## Goal of the exercise
Extract every line from the records below that contains the word "model".

## Information given
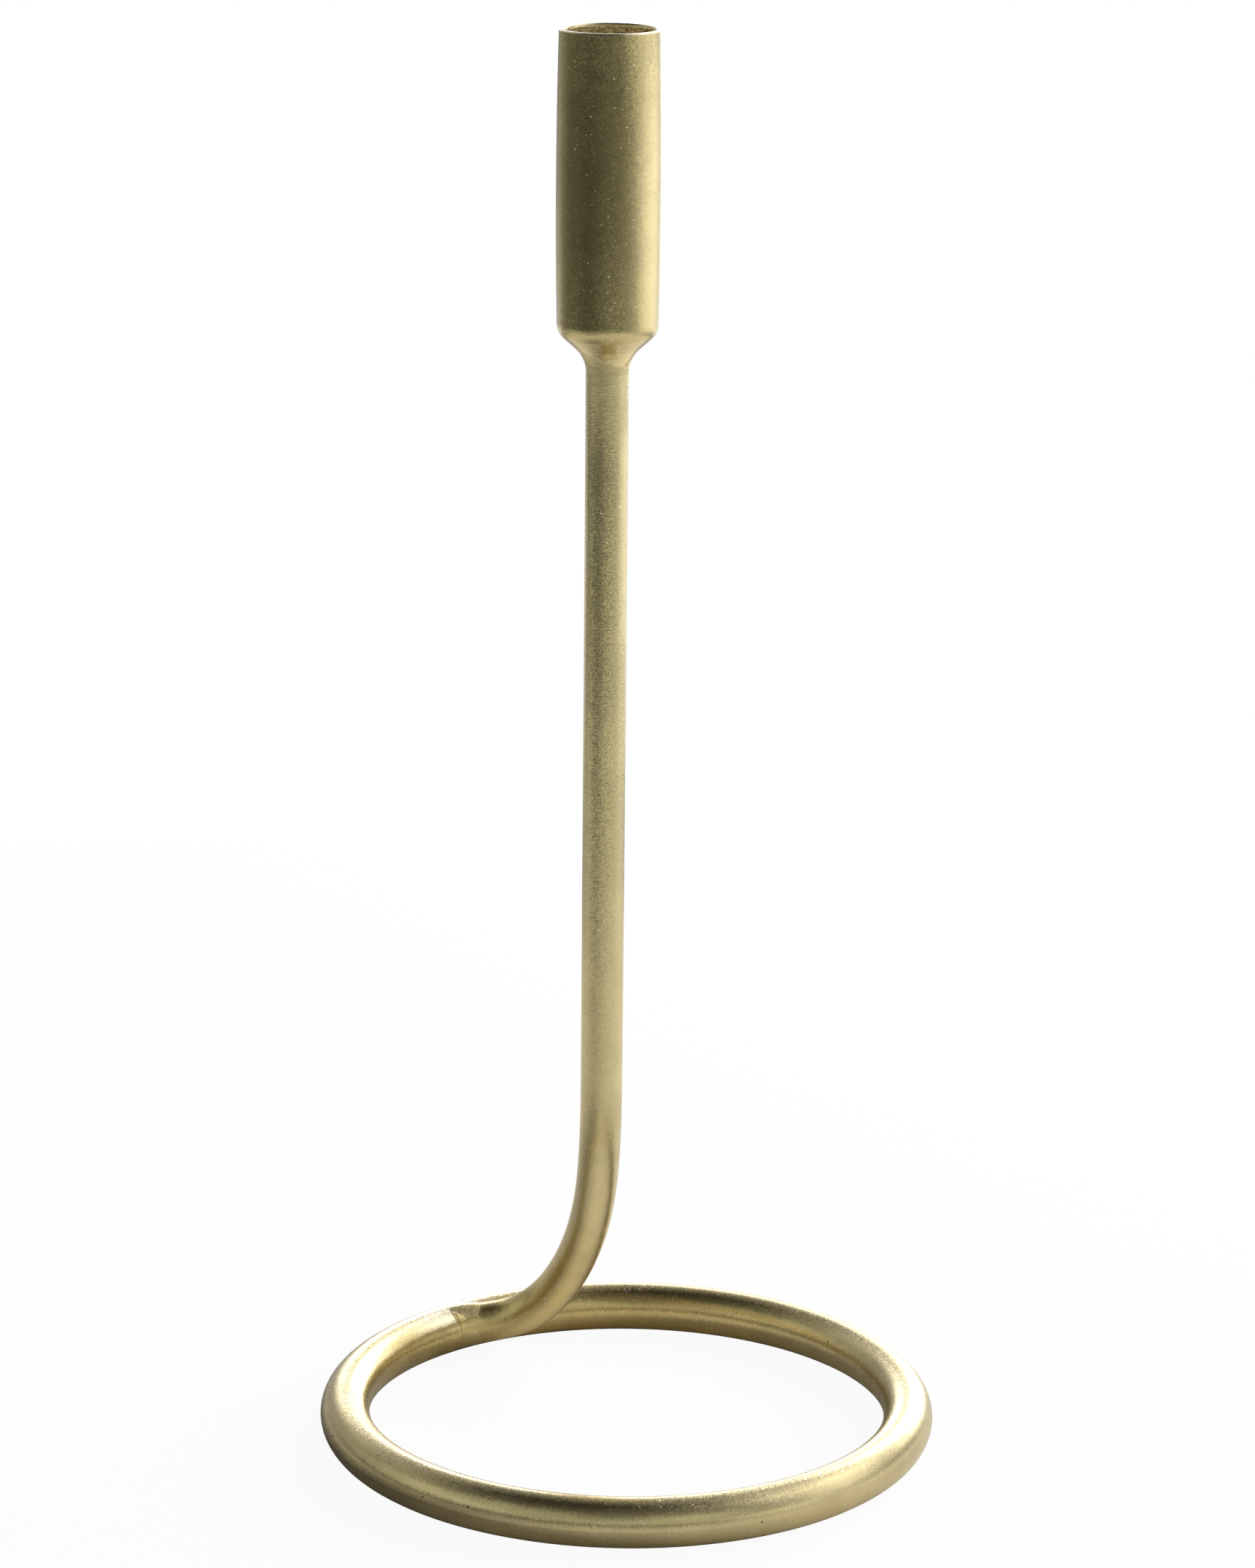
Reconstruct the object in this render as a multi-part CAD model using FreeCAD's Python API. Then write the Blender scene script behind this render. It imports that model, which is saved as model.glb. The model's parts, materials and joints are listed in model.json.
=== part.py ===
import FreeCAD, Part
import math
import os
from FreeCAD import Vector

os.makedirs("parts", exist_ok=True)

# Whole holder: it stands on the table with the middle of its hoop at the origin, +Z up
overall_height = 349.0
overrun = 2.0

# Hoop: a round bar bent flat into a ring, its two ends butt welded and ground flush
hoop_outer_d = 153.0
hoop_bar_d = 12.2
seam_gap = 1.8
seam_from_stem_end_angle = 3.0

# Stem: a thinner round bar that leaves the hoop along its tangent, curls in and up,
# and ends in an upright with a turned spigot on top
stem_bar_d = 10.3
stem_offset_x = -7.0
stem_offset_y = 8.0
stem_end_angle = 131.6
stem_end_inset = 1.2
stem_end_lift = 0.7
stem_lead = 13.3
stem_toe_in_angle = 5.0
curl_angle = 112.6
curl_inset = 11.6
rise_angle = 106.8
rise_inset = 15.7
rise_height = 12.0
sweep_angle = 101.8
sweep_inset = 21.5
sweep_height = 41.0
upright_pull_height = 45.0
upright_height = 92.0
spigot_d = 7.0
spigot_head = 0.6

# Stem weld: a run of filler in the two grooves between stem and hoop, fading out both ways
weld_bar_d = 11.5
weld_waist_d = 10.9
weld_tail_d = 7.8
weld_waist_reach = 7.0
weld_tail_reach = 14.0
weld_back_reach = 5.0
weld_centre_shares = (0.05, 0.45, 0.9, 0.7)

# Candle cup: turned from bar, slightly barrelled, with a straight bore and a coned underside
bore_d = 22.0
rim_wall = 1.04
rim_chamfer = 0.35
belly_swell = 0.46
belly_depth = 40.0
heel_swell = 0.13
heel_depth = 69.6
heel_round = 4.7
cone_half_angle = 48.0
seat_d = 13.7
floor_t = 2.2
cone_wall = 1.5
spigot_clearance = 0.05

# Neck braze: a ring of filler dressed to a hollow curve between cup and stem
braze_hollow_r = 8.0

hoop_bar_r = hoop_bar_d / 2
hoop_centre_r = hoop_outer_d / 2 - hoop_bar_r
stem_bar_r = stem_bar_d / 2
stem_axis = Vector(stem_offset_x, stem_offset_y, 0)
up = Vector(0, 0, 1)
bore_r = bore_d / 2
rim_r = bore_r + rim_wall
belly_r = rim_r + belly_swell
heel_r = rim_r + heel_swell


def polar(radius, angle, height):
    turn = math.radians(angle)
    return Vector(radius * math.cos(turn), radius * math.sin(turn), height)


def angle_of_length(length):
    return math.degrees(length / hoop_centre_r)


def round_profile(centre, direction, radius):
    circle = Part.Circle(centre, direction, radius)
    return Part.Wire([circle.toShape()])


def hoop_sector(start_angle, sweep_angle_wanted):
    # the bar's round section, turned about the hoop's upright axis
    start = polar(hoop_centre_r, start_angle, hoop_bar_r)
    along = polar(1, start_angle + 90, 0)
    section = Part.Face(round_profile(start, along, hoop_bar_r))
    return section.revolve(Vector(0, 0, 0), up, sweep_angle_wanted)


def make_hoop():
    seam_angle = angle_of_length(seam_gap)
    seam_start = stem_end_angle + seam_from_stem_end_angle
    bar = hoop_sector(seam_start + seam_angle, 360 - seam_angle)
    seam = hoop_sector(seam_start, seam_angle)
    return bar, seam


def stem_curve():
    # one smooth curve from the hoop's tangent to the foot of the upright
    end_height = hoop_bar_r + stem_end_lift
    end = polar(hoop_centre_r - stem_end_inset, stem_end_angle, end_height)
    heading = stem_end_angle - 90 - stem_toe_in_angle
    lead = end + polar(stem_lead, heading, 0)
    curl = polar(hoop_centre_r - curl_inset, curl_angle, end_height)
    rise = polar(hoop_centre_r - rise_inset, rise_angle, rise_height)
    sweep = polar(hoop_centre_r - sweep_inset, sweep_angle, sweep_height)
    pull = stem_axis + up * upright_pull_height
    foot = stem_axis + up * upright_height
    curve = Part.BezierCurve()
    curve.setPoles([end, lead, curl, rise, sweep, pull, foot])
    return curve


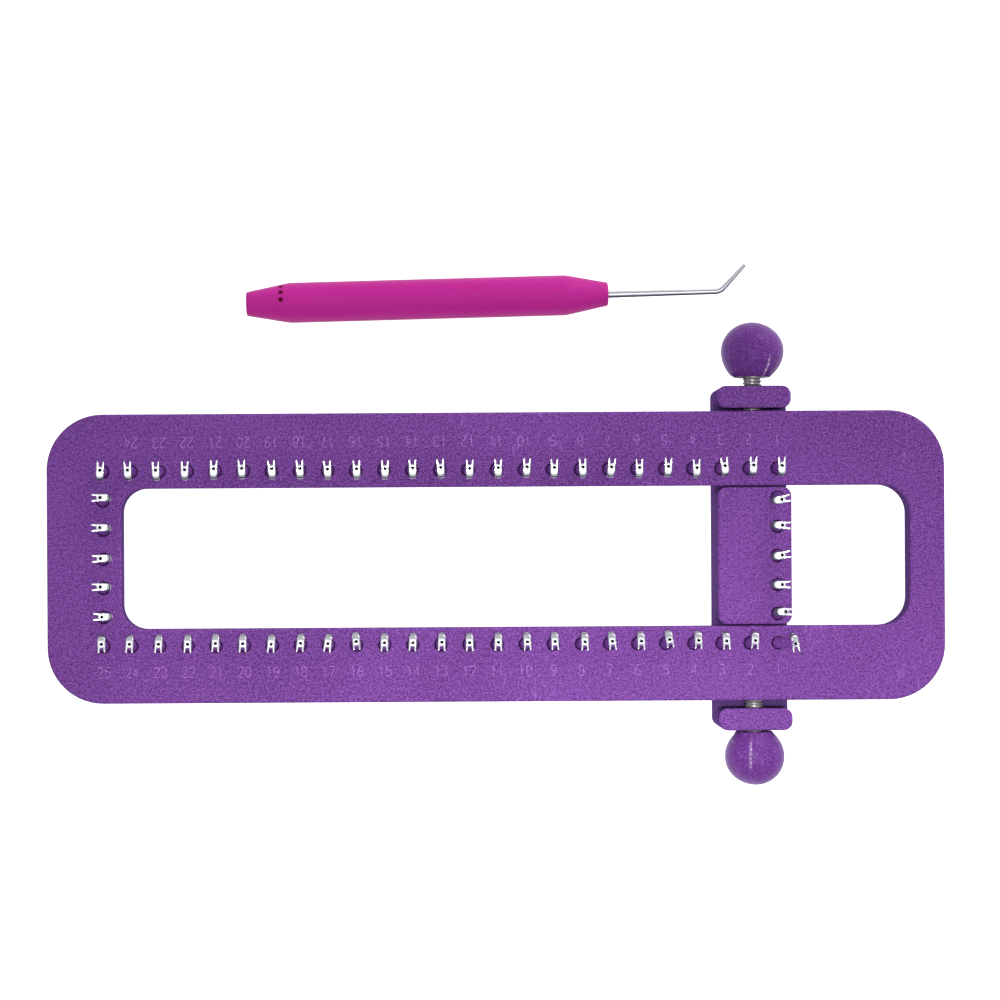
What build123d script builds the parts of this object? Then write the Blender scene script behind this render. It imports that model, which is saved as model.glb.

## Output of the task
Reconstruct the object in this render as a multi-part CAD model using FreeCAD's Python API. Then write the Blender scene script behind this render. It imports that model, which is saved as model.glb. The model's parts, materials and joints are listed in model.json.
What build123d script builds the parts of this object? Then write the Blender scene script behind this render. It imports that model, which is saved as model.glb.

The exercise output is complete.